At a recent awards ceremony put on by the Russian Geographical Society, Putin said that Russia’s borders “don’t end anywhere”. These were terrifying words for anyone living in the sprawling orb of Russia’s reach and influence. Geographically, the Baltic states are precarious entities. (Take a look at Latvia: it resembles a lopsided butterfly.) Historically, the borders have remained largely consistent over the past few hundred years but ownership of its borders has often violently shifted. Can there be a crueller application of cartography than the line Molotov and Ribbentrop traced on a map to divide Eastern Europe between the Soviet Union and Germany? That stroke of a pen resulted in countless millions of deaths.

G recently gave me a copy of National Geographic that came with a beautiful, old-fashioned political map of the world. I immediately put it next to the map of the Baltic states, almost parallel with the headrest of my bed (against which I am currently propped up). Initially I was delighted with my new map. But the more I stare at it, the more uneasy I grow. It starts to take on the fragmentary wholeness of a jigsaw puzzle, one forged out of the misery of history, and tenuously bound together by contentious treaties and mercurial borders.
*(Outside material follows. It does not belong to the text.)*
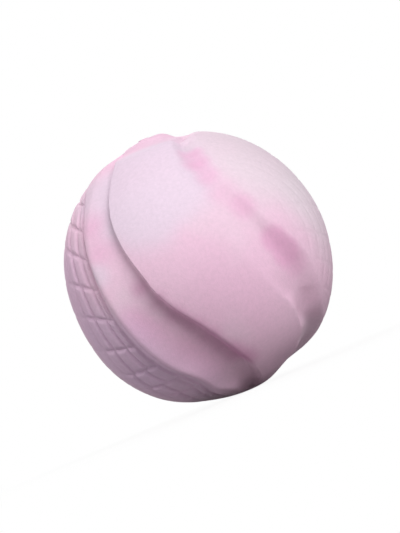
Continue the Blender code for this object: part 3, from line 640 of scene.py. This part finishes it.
def makeFloor():
    bm = bmesh.new()
    bmesh.ops.create_grid(bm, x_segments=1, y_segments=1, size=studio["floorSize"] / 2)
    mesh = bpy.data.meshes.new("floor")
    bm.to_mesh(mesh)
    bm.free()
    floor = bpy.data.objects.new("floor", mesh)
    floor.location.z = cadBox[0].z
    bpy.context.scene.collection.objects.link(floor)
    material, tree, shader = newMaterial("paleMattFloor")
    shader.inputs["Roughness"].default_value = 0.9
    path = addNode(tree, "LightPath")
    colour = addNode(tree, "Mix", {6: fromHex(studio["floorFelt"]), 7: fromHex(studio["floorSeen"])},
                     {0: path.outputs["Is Camera Ray"]}, data_type="RGBA")
    tree.links.new(colour.outputs[2], shader.inputs["Base Color"])
    near, far = studio["floorFade"]
    place = addNode(tree, "TexCoord").outputs["Object"]
    away = addNode(tree, "VectorMath", {}, {0: place}, operation="LENGTH")
    share = addNode(tree, "MapRange", {"From Min": near, "From Max": far, "To Min": studio["floorWhite"][0],
                                       "To Max": studio["floorWhite"][1]}, {"Value": away.outputs["Value"]})
    part = addNode(tree, "Math", {}, {0: seenByCamera(tree, path), 1: share.outputs[0]},
                   operation="MULTIPLY")
    white = addNode(tree, "Emission", {"Color": (1, 1, 1, 1), "Strength": 1})
    mixed = addNode(tree, "MixShader", {}, {0: part.outputs[0], 1: shader.outputs[0], 2: white.outputs[0]})
    tree.links.new(mixed.outputs[0], tree.nodes["Material Output"].inputs["Surface"])
    mesh.materials.append(material)


def makeWorld():
    world = bpy.data.worlds.new("studio")
    world.use_nodes = True
    tree = world.node_tree
    back = tree.nodes["Background"]
    back.inputs["Color"].default_value = (1, 1, 1, 1)
    seen = seenByCamera(tree, addNode(tree, "LightPath"))
    level = addNode(tree, "MapRange", {"To Min": studio["worldLight"], "To Max": 1}, {"Value": seen})
    tree.links.new(level.outputs[0], back.inputs["Strength"])
    bpy.context.scene.world = world


def makeLamp(name, direction, power):
    data = bpy.data.lights.new(name, "AREA")
    data.shape = "DISK"
    data.size = studio["lampSize"]
    data.energy = power
    lamp = bpy.data.objects.new(name, data)
    away = Vector(direction).normalized()
    lamp.location = away * studio["lampDistance"]
    lamp.rotation_euler = away.to_track_quat("Z", "Y").to_euler()
    bpy.context.scene.collection.objects.link(lamp)


def makeCamera():
    e, roll = math.radians(camera["elevation"]), math.radians(camera["roll"])
    back = Vector((0, -math.cos(e), math.sin(e)))
    right = Vector((1, 0, 0))
    up = back.cross(right)
    pictureRight = right * math.cos(roll) - up * math.sin(roll)
    pictureUp = right * math.sin(roll) + up * math.cos(roll)
    data = bpy.data.cameras.new("camera")
    data.sensor_width = 36
    longSide = max(camera["picture"])
    focalPx = camera["ballPx"] / math.tan(math.asin(ball["radius"] * mm / camera["distance"]))
    data.lens = focalPx / longSide * data.sensor_width
    data.shift_x = (camera["picture"][0] / 2 - camera["centrePx"][0]) / longSide
    data.shift_y = (camera["centrePx"][1] - camera["picture"][1] / 2) / longSide
    data.clip_start, data.clip_end = 0.01, 20
    obj = bpy.data.objects.new("camera", data)
    obj.matrix_world = Matrix.Translation(back * camera["distance"]) @ Matrix(
        (pictureRight, pictureUp, back)).transposed().to_4x4()
    bpy.context.scene.collection.objects.link(obj)
    bpy.context.scene.camera = obj


makeFloor()
makeWorld()
for name, direction, power in studio["lamps"]:
    makeLamp(name, direction, power)
makeCamera()
bpy.context.scene.view_settings.view_transform = "Standard"
print("studio made")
It is little wonder that Putin gets excited when he studies a map of the world. Political maps are dangerous distortions of reality: they facilitate megalomania by levelling the real world into a simplistic, two-dimensional board game. Swap a piece here, grab a piece there. The entire history of humankind can be traced through the continual territorial contractions and expansions of power.
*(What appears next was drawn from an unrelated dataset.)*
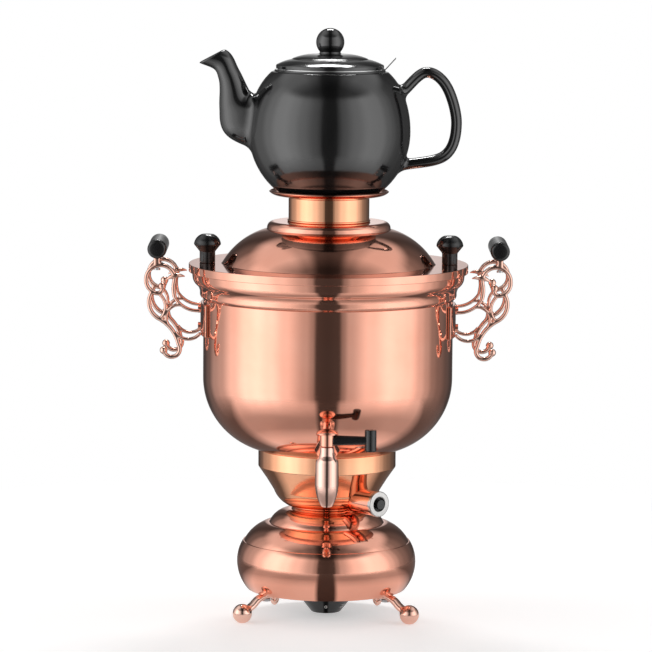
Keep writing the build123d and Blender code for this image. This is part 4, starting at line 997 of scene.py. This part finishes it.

I look at Africa and see nothing but the randomly imposed borders and ill-fitting polities comprising a vast piece of land that was brutally exploited by European colonialism, then served as a proxy battleground for the Soviet Union and the USA, and now moonlights as a rich source of natural resources for the likes of China. I look at China on the map and think, Uh-oh. I look at America and think, Oh-no. I look at Russia and see no legally abiding borders. In short, I look at the map and see trouble slowly forming.

Political maps should be seen for what they are: an exciting geopolitical thriller. My physical map of the Baltic states is far more pleasing to look at as I lose myself in its skein of codified meaning, its roads and railways, its meandering rivers and crooked borders. It brings everything together into a coherent whole, a deceptive fusion of expressionist-style slapdashery and geometric precision. Yet it remains as stratified with hidden meaning as the land it depicts. As for the political map of the world, I fear it is long overdue for a major realignment of the lines delicately holding it together.